== DATASET ENTRIES ==

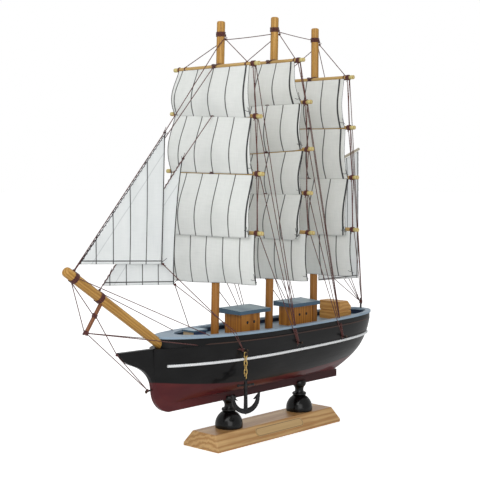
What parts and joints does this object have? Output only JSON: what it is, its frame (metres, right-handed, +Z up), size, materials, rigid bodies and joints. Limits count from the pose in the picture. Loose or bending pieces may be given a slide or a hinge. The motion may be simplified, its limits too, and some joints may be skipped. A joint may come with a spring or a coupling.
{
  "type": "model sailing ship",
  "caption": "Carved square-rigged model sailing ship with cloth sails, thread rigging and a hanging anchor, on a turned display stand.",
  "frame": {"origin": "centre of the stand's underside", "axes": "+X toward the bow, +Y to port, +Z up the masts"},
  "size_m": [0.3157, 0.0992, 0.3191],
  "materials": {
    "stand_pine": "clear-varnished pine",
    "label_film": "clear film, blank",
    "black_gloss_paint": "gloss black paint on turned wood",
    "steel": "dull steel",
    "hull_paint": "satin black paint, dark red below the waterline",
    "keel_paint": "satin dark red paint",
    "rail_paint": "satin blue-grey paint",
    "deck_paint": "satin blue-grey paint",
    "wale_cord": "white twisted cord",
    "pale_wood": "pale wood",
    "cabin_wood": "orange-brown stained wood",
    "roof_paint": "satin slate-blue paint",
    "black_pin": "black",
    "spar_wood": "golden-tan stained dowel",
    "sail_cloth": "off-white woven cotton, stiffened",
    "thread": "dark red-brown thread",
    "brass": "bright",
    "black_iron": "satin black"
  },
  "bodies": {
    "ship": {"aft_cabin": "cabin_wood", "aft_cabin_roof": "roof_paint", "backstays": "thread", "bowsprit": "spar_wood", "bowsprit_rigging": "thread", "bulwark": "hull_paint", "cap_rail": "rail_paint", "deck": "deck_paint", "dolphin_striker": "spar_wood", "fore_cabin": "cabin_wood", "fore_cabin_roof": "roof_paint", "fore_course": "sail_cloth", "fore_hatch": "pale_wood", "fore_hatch_lid": "deck_paint", "fore_mast": "spar_wood", "fore_royal": "sail_cloth", "fore_topgallant": "sail_cloth", "fore_topsail": "sail_cloth", "fore_yards": "spar_wood", "front_pillar": "black_gloss_paint", "gaff": "spar_wood", "hull": "hull_paint", "inner_jib": "sail_cloth", "jib_sheets": "thread", "keel": "keel_paint", "main_course": "sail_cloth", "main_mast": "spar_wood", "main_royal": "sail_cloth", "main_skysail": "sail_cloth", "main_topgallant": "sail_cloth", "main_topsail": "sail_cloth", "main_yards": "spar_wood", "mast_stays": "thread", "mizzen_course": "sail_cloth", "mizzen_mast": "spar_wood", "mizzen_royal": "sail_cloth", "mizzen_topgallant": "sail_cloth", "mizzen_topsail": "sail_cloth", "mizzen_yards": "spar_wood", "name_label": "label_film", "outer_jib": "sail_cloth", "rail_moulding": "hull_paint", "rear_pillar": "black_gloss_paint", "rigging_nails": "steel", "spanker": "sail_cloth", "stand_base": "stand_pine", "stand_screws": "steel", "stem": "hull_paint", "stern_house": "cabin_wood", "stern_post": "black_pin", "wale_rope": "wale_cord", "yard_lashings": "thread", "yard_lifts": "thread"},
    "link_1": {"chain_link_1": "brass"},
    "link_2": {"chain_link_2": "brass"},
    "link_3": {"chain_link_3": "brass"},
    "link_4": {"chain_link_4": "brass"},
    "link_5": {"chain_link_5": "brass"},
    "link_6": {"chain_link_6": "brass"},
    "anchor": {"anchor": "black_iron"}
  },
  "joints": [
    {"name": "link_1_swing", "type": "hinge", "parent": "ship", "child": "link_1", "pos_m": [0.0501, 0.02633, 0.071], "axis": [0.342, 0.9397, 0], "range_deg": [-12, 30]},
    {"name": "link_2_lift", "type": "hinge", "parent": "link_1", "child": "link_2", "pos_m": [0.0501, 0.02633, 0.06807], "axis": [0.9397, -0.342, 0], "range_deg": [-3, 30]},
    {"name": "link_3_swing", "type": "hinge", "parent": "link_2", "child": "link_3", "pos_m": [0.0501, 0.02633, 0.06499], "axis": [0.342, 0.9397, 0], "range_deg": [-12, 30]},
    {"name": "link_4_lift", "type": "hinge", "parent": "link_3", "child": "link_4", "pos_m": [0.0501, 0.02633, 0.06191], "axis": [0.9397, -0.342, 0], "range_deg": [-3, 30]},
    {"name": "link_5_swing", "type": "hinge", "parent": "link_4", "child": "link_5", "pos_m": [0.0501, 0.02633, 0.05883], "axis": [0.342, 0.9397, 0], "range_deg": [-12, 30]},
    {"name": "link_6_lift", "type": "hinge", "parent": "link_5", "child": "link_6", "pos_m": [0.0501, 0.02633, 0.05575], "axis": [0.9397, -0.342, 0], "range_deg": [-3, 30]},
    {"name": "anchor_swing", "type": "hinge", "parent": "link_6", "child": "anchor", "pos_m": [0.0501, 0.02633, 0.05267], "axis": [0.342, 0.9397, 0], "range_deg": [-12, 30]}
  ]
}
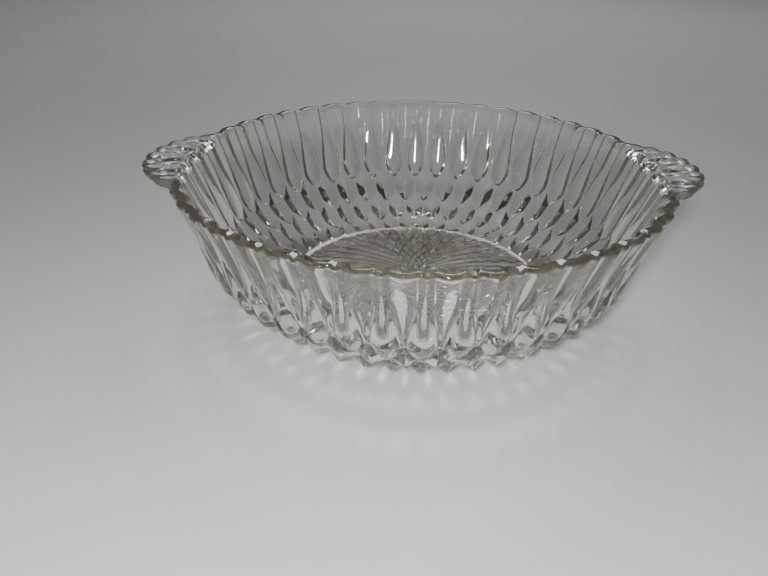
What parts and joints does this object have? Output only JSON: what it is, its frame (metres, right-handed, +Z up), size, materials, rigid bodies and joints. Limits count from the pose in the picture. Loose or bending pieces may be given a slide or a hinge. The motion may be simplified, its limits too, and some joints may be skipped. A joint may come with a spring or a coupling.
{
  "type": "handled glass bowl",
  "caption": "Round clear pressed-glass bowl with a fluted wall, scalloped lip, two fan-shaped rim handles and a base of diamond points.",
  "frame": {"origin": "centre of the circle of flat-tipped points that the bowl rests on, in the resting plane", "axes": "+Z up out of the bowl's mouth, +X through the middle of the right handle, +Y towards the back"},
  "size_m": [0.252, 0.2234, 0.0685],
  "materials": {
    "clear_glass": "polished"
  },
  "bodies": {
    "root": {"floor_centre": "clear_glass", "floor_field": "clear_glass", "shoulder": "clear_glass", "lower_wall": "clear_glass", "upper_wall": "clear_glass", "lip": "clear_glass", "lip_scallops": "clear_glass", "wall_tongues": "clear_glass", "wall_columns": "clear_glass", "column_bulbs": "clear_glass", "upper_points": "clear_glass", "middle_points": "clear_glass", "lower_points": "clear_glass", "foot_points": "clear_glass", "outer_floor_points": "clear_glass", "inner_floor_points": "clear_glass", "right_handle": "clear_glass", "right_handle_ridges": "clear_glass", "left_handle": "clear_glass", "left_handle_ridges": "clear_glass"}
  },
  "joints": []
}
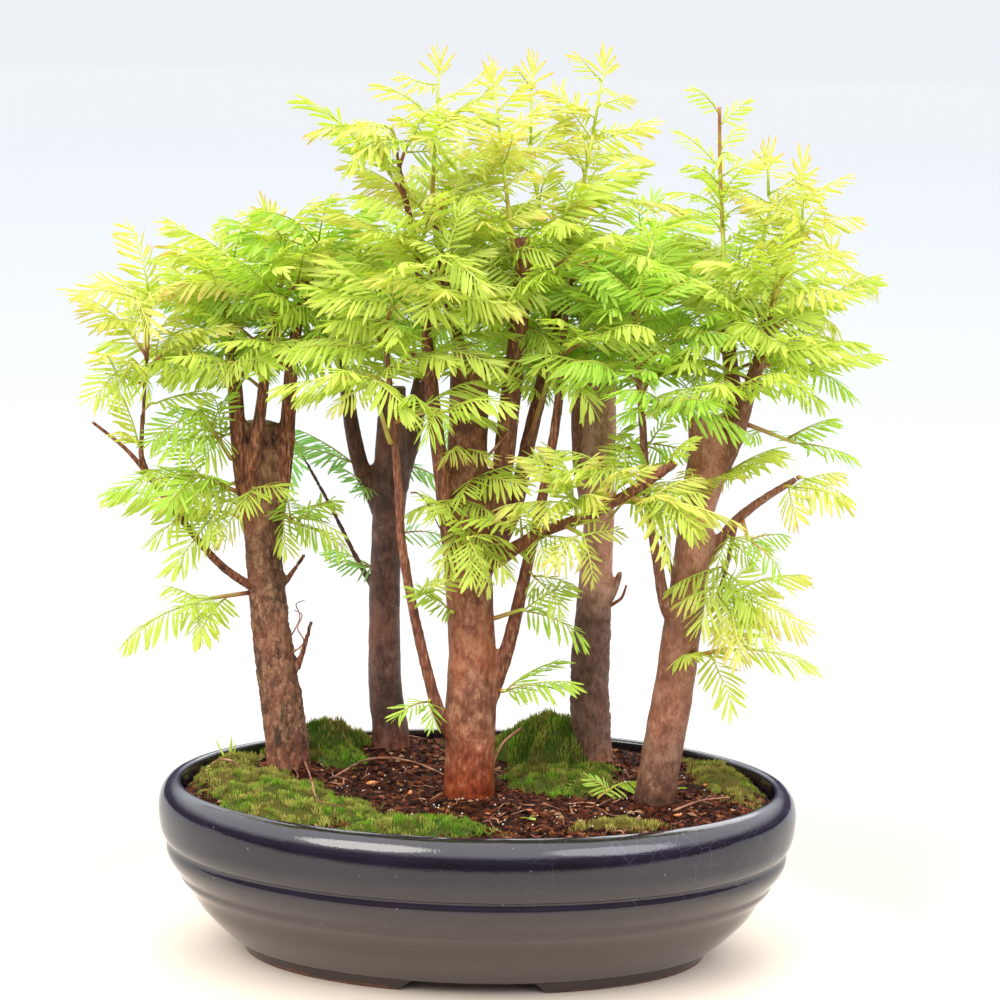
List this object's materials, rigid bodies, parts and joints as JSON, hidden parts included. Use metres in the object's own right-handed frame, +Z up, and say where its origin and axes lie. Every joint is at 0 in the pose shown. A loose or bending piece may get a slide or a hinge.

===

▶ _WRITTEN EXERCISE_
Restate each of the entries above verbatim.

▶ _EXPECTED ANSWER_
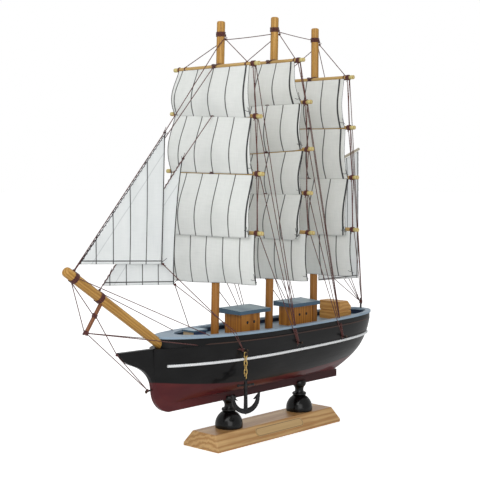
What parts and joints does this object have? Output only JSON: what it is, its frame (metres, right-handed, +Z up), size, materials, rigid bodies and joints. Limits count from the pose in the picture. Loose or bending pieces may be given a slide or a hinge. The motion may be simplified, its limits too, and some joints may be skipped. A joint may come with a spring or a coupling.
{
  "type": "model sailing ship",
  "caption": "Carved square-rigged model sailing ship with cloth sails, thread rigging and a hanging anchor, on a turned display stand.",
  "frame": {"origin": "centre of the stand's underside", "axes": "+X toward the bow, +Y to port, +Z up the masts"},
  "size_m": [0.3157, 0.0992, 0.3191],
  "materials": {
    "stand_pine": "clear-varnished pine",
    "label_film": "clear film, blank",
    "black_gloss_paint": "gloss black paint on turned wood",
    "steel": "dull steel",
    "hull_paint": "satin black paint, dark red below the waterline",
    "keel_paint": "satin dark red paint",
    "rail_paint": "satin blue-grey paint",
    "deck_paint": "satin blue-grey paint",
    "wale_cord": "white twisted cord",
    "pale_wood": "pale wood",
    "cabin_wood": "orange-brown stained wood",
    "roof_paint": "satin slate-blue paint",
    "black_pin": "black",
    "spar_wood": "golden-tan stained dowel",
    "sail_cloth": "off-white woven cotton, stiffened",
    "thread": "dark red-brown thread",
    "brass": "bright",
    "black_iron": "satin black"
  },
  "bodies": {
    "ship": {"aft_cabin": "cabin_wood", "aft_cabin_roof": "roof_paint", "backstays": "thread", "bowsprit": "spar_wood", "bowsprit_rigging": "thread", "bulwark": "hull_paint", "cap_rail": "rail_paint", "deck": "deck_paint", "dolphin_striker": "spar_wood", "fore_cabin": "cabin_wood", "fore_cabin_roof": "roof_paint", "fore_course": "sail_cloth", "fore_hatch": "pale_wood", "fore_hatch_lid": "deck_paint", "fore_mast": "spar_wood", "fore_royal": "sail_cloth", "fore_topgallant": "sail_cloth", "fore_topsail": "sail_cloth", "fore_yards": "spar_wood", "front_pillar": "black_gloss_paint", "gaff": "spar_wood", "hull": "hull_paint", "inner_jib": "sail_cloth", "jib_sheets": "thread", "keel": "keel_paint", "main_course": "sail_cloth", "main_mast": "spar_wood", "main_royal": "sail_cloth", "main_skysail": "sail_cloth", "main_topgallant": "sail_cloth", "main_topsail": "sail_cloth", "main_yards": "spar_wood", "mast_stays": "thread", "mizzen_course": "sail_cloth", "mizzen_mast": "spar_wood", "mizzen_royal": "sail_cloth", "mizzen_topgallant": "sail_cloth", "mizzen_topsail": "sail_cloth", "mizzen_yards": "spar_wood", "name_label": "label_film", "outer_jib": "sail_cloth", "rail_moulding": "hull_paint", "rear_pillar": "black_gloss_paint", "rigging_nails": "steel", "spanker": "sail_cloth", "stand_base": "stand_pine", "stand_screws": "steel", "stem": "hull_paint", "stern_house": "cabin_wood", "stern_post": "black_pin", "wale_rope": "wale_cord", "yard_lashings": "thread", "yard_lifts": "thread"},
    "link_1": {"chain_link_1": "brass"},
    "link_2": {"chain_link_2": "brass"},
    "link_3": {"chain_link_3": "brass"},
    "link_4": {"chain_link_4": "brass"},
    "link_5": {"chain_link_5": "brass"},
    "link_6": {"chain_link_6": "brass"},
    "anchor": {"anchor": "black_iron"}
  },
  "joints": [
    {"name": "link_1_swing", "type": "hinge", "parent": "ship", "child": "link_1", "pos_m": [0.0501, 0.02633, 0.071], "axis": [0.342, 0.9397, 0], "range_deg": [-12, 30]},
    {"name": "link_2_lift", "type": "hinge", "parent": "link_1", "child": "link_2", "pos_m": [0.0501, 0.02633, 0.06807], "axis": [0.9397, -0.342, 0], "range_deg": [-3, 30]},
    {"name": "link_3_swing", "type": "hinge", "parent": "link_2", "child": "link_3", "pos_m": [0.0501, 0.02633, 0.06499], "axis": [0.342, 0.9397, 0], "range_deg": [-12, 30]},
    {"name": "link_4_lift", "type": "hinge", "parent": "link_3", "child": "link_4", "pos_m": [0.0501, 0.02633, 0.06191], "axis": [0.9397, -0.342, 0], "range_deg": [-3, 30]},
    {"name": "link_5_swing", "type": "hinge", "parent": "link_4", "child": "link_5", "pos_m": [0.0501, 0.02633, 0.05883], "axis": [0.342, 0.9397, 0], "range_deg": [-12, 30]},
    {"name": "link_6_lift", "type": "hinge", "parent": "link_5", "child": "link_6", "pos_m": [0.0501, 0.02633, 0.05575], "axis": [0.9397, -0.342, 0], "range_deg": [-3, 30]},
    {"name": "anchor_swing", "type": "hinge", "parent": "link_6", "child": "anchor", "pos_m": [0.0501, 0.02633, 0.05267], "axis": [0.342, 0.9397, 0], "range_deg": [-12, 30]}
  ]
}
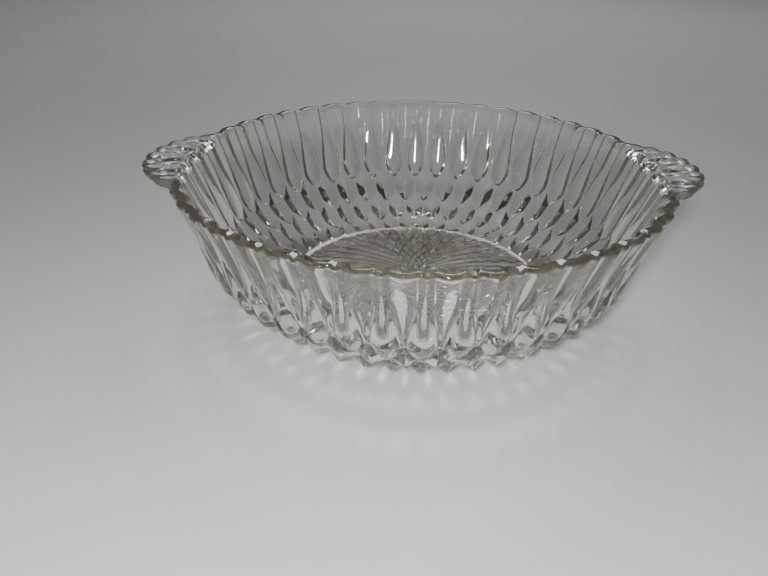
What parts and joints does this object have? Output only JSON: what it is, its frame (metres, right-handed, +Z up), size, materials, rigid bodies and joints. Limits count from the pose in the picture. Loose or bending pieces may be given a slide or a hinge. The motion may be simplified, its limits too, and some joints may be skipped. A joint may come with a spring or a coupling.
{
  "type": "handled glass bowl",
  "caption": "Round clear pressed-glass bowl with a fluted wall, scalloped lip, two fan-shaped rim handles and a base of diamond points.",
  "frame": {"origin": "centre of the circle of flat-tipped points that the bowl rests on, in the resting plane", "axes": "+Z up out of the bowl's mouth, +X through the middle of the right handle, +Y towards the back"},
  "size_m": [0.252, 0.2234, 0.0685],
  "materials": {
    "clear_glass": "polished"
  },
  "bodies": {
    "root": {"floor_centre": "clear_glass", "floor_field": "clear_glass", "shoulder": "clear_glass", "lower_wall": "clear_glass", "upper_wall": "clear_glass", "lip": "clear_glass", "lip_scallops": "clear_glass", "wall_tongues": "clear_glass", "wall_columns": "clear_glass", "column_bulbs": "clear_glass", "upper_points": "clear_glass", "middle_points": "clear_glass", "lower_points": "clear_glass", "foot_points": "clear_glass", "outer_floor_points": "clear_glass", "inner_floor_points": "clear_glass", "right_handle": "clear_glass", "right_handle_ridges": "clear_glass", "left_handle": "clear_glass", "left_handle_ridges": "clear_glass"}
  },
  "joints": []
}
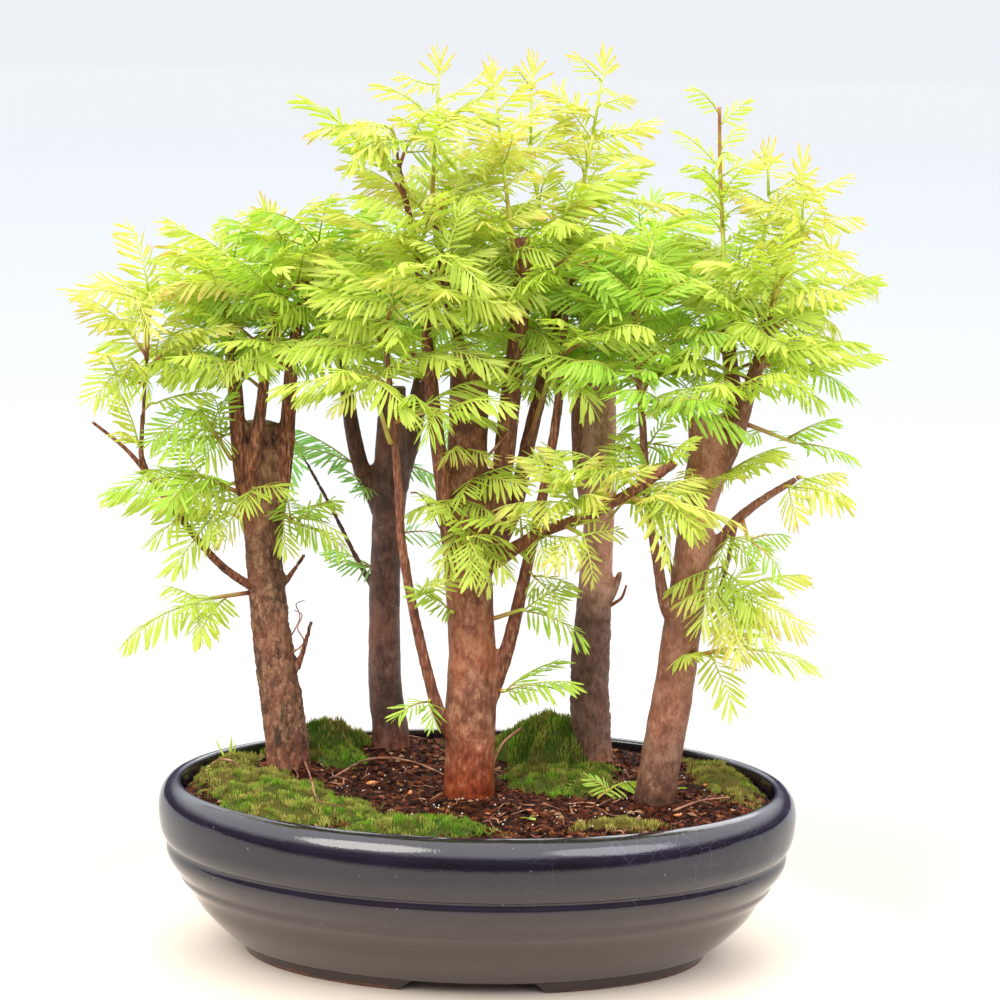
List this object's materials, rigid bodies, parts and joints as JSON, hidden parts included. Use metres in the object's own right-handed frame, +Z up, and say where its origin and axes lie. Every joint is at 0 in the pose shown. A loose or bending piece may get a slide or a hinge.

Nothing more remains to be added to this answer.